### Supplied material:
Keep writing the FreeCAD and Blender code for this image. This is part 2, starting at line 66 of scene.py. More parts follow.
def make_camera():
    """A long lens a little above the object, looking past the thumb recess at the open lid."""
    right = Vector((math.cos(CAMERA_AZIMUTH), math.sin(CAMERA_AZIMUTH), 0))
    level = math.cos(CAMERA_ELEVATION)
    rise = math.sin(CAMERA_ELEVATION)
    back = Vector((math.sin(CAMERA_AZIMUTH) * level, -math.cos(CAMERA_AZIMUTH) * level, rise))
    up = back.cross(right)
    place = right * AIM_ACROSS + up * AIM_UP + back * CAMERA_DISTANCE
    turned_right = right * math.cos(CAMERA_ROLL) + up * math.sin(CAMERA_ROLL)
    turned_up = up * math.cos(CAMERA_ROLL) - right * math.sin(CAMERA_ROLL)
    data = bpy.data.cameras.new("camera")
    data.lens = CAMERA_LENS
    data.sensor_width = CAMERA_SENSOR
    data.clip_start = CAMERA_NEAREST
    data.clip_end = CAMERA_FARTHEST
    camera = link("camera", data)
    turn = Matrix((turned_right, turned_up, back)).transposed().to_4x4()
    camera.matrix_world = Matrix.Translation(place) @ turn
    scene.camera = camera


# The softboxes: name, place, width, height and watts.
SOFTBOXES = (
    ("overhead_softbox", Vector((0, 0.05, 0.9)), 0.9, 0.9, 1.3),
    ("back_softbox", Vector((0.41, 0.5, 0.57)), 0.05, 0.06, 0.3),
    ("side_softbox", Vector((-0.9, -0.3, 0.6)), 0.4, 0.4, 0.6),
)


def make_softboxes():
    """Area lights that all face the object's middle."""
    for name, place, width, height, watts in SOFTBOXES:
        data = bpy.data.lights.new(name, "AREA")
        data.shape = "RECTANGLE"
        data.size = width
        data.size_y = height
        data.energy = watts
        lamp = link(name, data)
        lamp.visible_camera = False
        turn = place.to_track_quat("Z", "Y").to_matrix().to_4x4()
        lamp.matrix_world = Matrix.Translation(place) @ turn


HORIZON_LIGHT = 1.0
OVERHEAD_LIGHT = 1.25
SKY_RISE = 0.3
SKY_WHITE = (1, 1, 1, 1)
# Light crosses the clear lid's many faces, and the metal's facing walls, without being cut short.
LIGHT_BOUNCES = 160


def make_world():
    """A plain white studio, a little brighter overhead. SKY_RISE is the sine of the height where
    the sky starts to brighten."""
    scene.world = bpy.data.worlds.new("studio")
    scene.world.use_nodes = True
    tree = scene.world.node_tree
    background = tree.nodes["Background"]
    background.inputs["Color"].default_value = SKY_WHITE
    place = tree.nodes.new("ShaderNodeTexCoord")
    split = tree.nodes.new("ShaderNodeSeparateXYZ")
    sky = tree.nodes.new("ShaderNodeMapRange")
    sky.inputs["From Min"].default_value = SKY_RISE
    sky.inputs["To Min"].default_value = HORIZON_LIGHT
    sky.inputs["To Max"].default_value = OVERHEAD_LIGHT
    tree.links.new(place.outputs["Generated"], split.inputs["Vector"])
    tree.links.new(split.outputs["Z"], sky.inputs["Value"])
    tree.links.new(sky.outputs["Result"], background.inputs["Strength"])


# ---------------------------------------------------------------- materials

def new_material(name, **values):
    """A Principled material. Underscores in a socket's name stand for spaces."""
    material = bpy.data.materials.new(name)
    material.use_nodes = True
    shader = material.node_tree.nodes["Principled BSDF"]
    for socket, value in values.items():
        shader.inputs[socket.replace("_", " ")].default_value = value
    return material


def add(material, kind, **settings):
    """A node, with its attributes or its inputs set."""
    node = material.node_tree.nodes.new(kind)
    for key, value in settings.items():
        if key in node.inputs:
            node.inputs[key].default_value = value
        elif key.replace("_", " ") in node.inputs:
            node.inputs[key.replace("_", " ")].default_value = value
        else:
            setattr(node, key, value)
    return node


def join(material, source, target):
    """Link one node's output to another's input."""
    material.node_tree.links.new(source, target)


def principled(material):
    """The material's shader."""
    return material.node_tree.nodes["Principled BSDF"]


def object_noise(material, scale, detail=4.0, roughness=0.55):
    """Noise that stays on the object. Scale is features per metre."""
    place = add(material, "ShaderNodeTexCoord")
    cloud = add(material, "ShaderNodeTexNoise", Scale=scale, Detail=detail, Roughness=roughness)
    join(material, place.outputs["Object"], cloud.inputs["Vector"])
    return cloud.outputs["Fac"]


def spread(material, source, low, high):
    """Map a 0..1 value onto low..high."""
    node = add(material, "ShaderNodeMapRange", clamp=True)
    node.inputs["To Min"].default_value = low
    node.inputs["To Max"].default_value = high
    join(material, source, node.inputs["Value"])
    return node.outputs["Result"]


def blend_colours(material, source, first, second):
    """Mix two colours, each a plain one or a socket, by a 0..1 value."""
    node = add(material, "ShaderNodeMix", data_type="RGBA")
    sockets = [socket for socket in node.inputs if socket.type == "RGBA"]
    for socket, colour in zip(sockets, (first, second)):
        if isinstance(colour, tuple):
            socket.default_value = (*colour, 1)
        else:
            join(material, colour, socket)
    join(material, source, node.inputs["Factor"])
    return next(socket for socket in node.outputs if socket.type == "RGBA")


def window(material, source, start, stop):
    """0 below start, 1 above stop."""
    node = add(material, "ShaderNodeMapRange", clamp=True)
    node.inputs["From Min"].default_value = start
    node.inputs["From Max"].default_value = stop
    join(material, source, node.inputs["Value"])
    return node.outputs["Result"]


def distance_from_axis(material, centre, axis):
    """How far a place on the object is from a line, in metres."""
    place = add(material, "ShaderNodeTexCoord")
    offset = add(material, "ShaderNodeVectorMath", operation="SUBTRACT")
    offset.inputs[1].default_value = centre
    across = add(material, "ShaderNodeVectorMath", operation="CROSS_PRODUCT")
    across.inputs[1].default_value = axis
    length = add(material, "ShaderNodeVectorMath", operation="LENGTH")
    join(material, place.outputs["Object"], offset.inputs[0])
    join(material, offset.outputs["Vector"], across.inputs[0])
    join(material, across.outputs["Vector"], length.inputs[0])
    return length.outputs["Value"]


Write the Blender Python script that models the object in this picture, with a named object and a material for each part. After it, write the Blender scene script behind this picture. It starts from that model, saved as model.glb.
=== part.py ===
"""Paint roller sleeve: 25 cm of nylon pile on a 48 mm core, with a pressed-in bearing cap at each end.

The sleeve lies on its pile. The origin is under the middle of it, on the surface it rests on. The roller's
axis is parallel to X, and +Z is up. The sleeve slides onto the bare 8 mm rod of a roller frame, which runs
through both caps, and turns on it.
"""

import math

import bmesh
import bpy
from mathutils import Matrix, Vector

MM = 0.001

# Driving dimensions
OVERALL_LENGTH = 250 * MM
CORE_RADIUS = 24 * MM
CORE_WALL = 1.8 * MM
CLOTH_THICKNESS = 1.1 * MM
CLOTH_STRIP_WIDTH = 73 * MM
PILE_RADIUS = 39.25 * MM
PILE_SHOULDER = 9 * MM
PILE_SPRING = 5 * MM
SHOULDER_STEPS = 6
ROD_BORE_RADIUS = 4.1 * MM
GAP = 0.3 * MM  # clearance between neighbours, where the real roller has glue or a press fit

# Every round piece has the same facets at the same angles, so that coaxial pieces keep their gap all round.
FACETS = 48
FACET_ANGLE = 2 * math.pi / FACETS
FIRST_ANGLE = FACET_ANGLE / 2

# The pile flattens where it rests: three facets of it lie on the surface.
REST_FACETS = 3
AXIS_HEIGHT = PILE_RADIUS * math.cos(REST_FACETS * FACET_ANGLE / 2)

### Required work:
Across the material above, count every line holding "starts" and write down only the number.

### Exercise output:
2